Though rare, prisoners can also marry one another. The 1987 Supreme Court Decision Turner v. Safley upheld the right: “Although prison officials may regulate the time and circumstances under which a marriage takes place, and may require prior approval by the warden, the almost complete ban on marriages here is not, on the record, reasonably related to legitimate penological objectives.”
Yet this right is being challenged in Nebraska. Prisoners Paul Gillpatrick and Niccole Wetherell are being represented by the ACLU in order to wed. The couple met through a mutual friend prior to prison and have maintained their relationship through letters. Both have lengthy sentences for violent crimes. Prison officials refused their request, stating a provision denying prisoners transportation for weddings, and then later denied them the opportunity to exchange vows over video conferencing, saying a minister needed to be present. In 2014, then-governor Dave Heineman declared spending taxpayer dollars to accommodate a prisoner wedding would be “an outrage.” Since September 2017, the couple has been awaiting a new hearing date in a Nebraska lower court. Danielle Conrad, executive director of the ACLU of Nebraska, said, “Our clients look forward to their day in court to affirm the clear precedent from the United States Supreme Court that states, ‘Inmate marriages, like others, are expressions of emotional support and public commitment.’”

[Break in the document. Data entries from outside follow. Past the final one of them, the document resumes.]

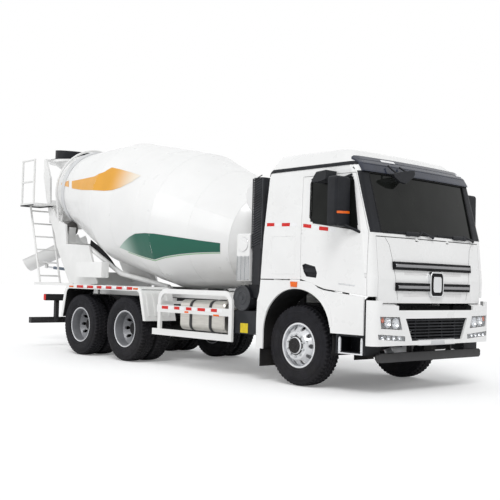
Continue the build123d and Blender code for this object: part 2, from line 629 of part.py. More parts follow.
def plan_face(z, x_front, crown, half_w, x_rear, corner_r):
    """A plan outline with a crowned front and rounded front corners, as a face at height z."""
    side_x = FRONT_AXLE_X + x_front - crown - corner_r
    front_x = FRONT_AXLE_X + x_front - crown
    edge_y = half_w - corner_r
    knee = corner_r * sin(radians(45))
    rear_x = FRONT_AXLE_X + x_rear
    with BuildSketch(Plane.XY.offset(z)) as level:
        with BuildLine():
            Line((rear_x, half_w), (rear_x, -half_w))
            Line((rear_x, -half_w), (side_x, -half_w))
            ThreePointArc((side_x, -half_w), (side_x + knee, -edge_y - knee), (front_x, -edge_y))
            ThreePointArc((front_x, -edge_y), (FRONT_AXLE_X + x_front, 0), (front_x, edge_y))
            ThreePointArc((front_x, edge_y), (side_x + knee, edge_y + knee), (side_x, half_w))
            Line((side_x, half_w), (rear_x, half_w))
        make_face()
    return level.sketch


# Front bumper: a wrapped shell on a cross beam, open at its lamps, grille and top slot
BUMPER_FRONT = 1360.0
BUMPER_HALF_W = 1237.0
BUMPER_REAR = 1196.0
BUMPER_LOW = 604.0
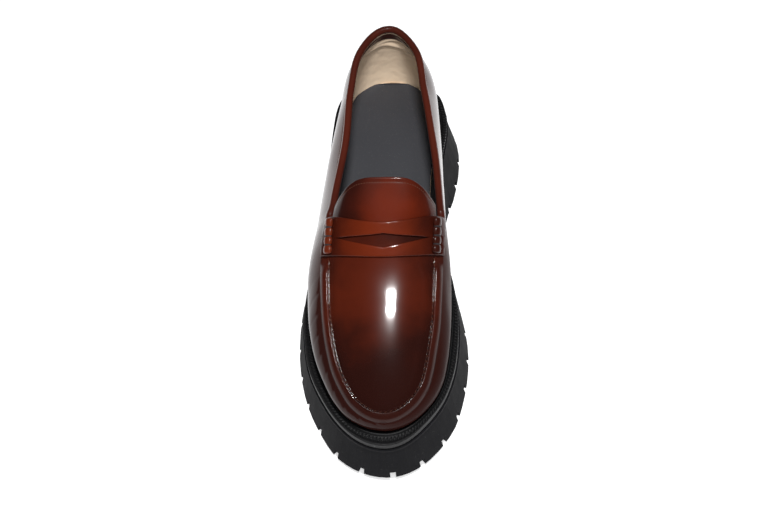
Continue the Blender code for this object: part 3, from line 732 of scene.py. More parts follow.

Jo and Ben were lucky enough to spend their special day together. After the ceremony, they sat cuddled together, enjoying the newfound (if fleeting) physical intimacy.
“Other than the days my children were born, this is the happiest day of my life,” Jo said. “This is the happiest day of my new life,” Ben agreed. “In my old life, it was when I robbed a lottery store for $12,000!”
“That’s my husband!” Jo said.
We all laughed. The coming years will contain inevitable challenges: long distance and a lack of physical intimacy first, the obstacles of reentering society later. But on Jo and Ben’s wedding day, love was the only thing on their minds.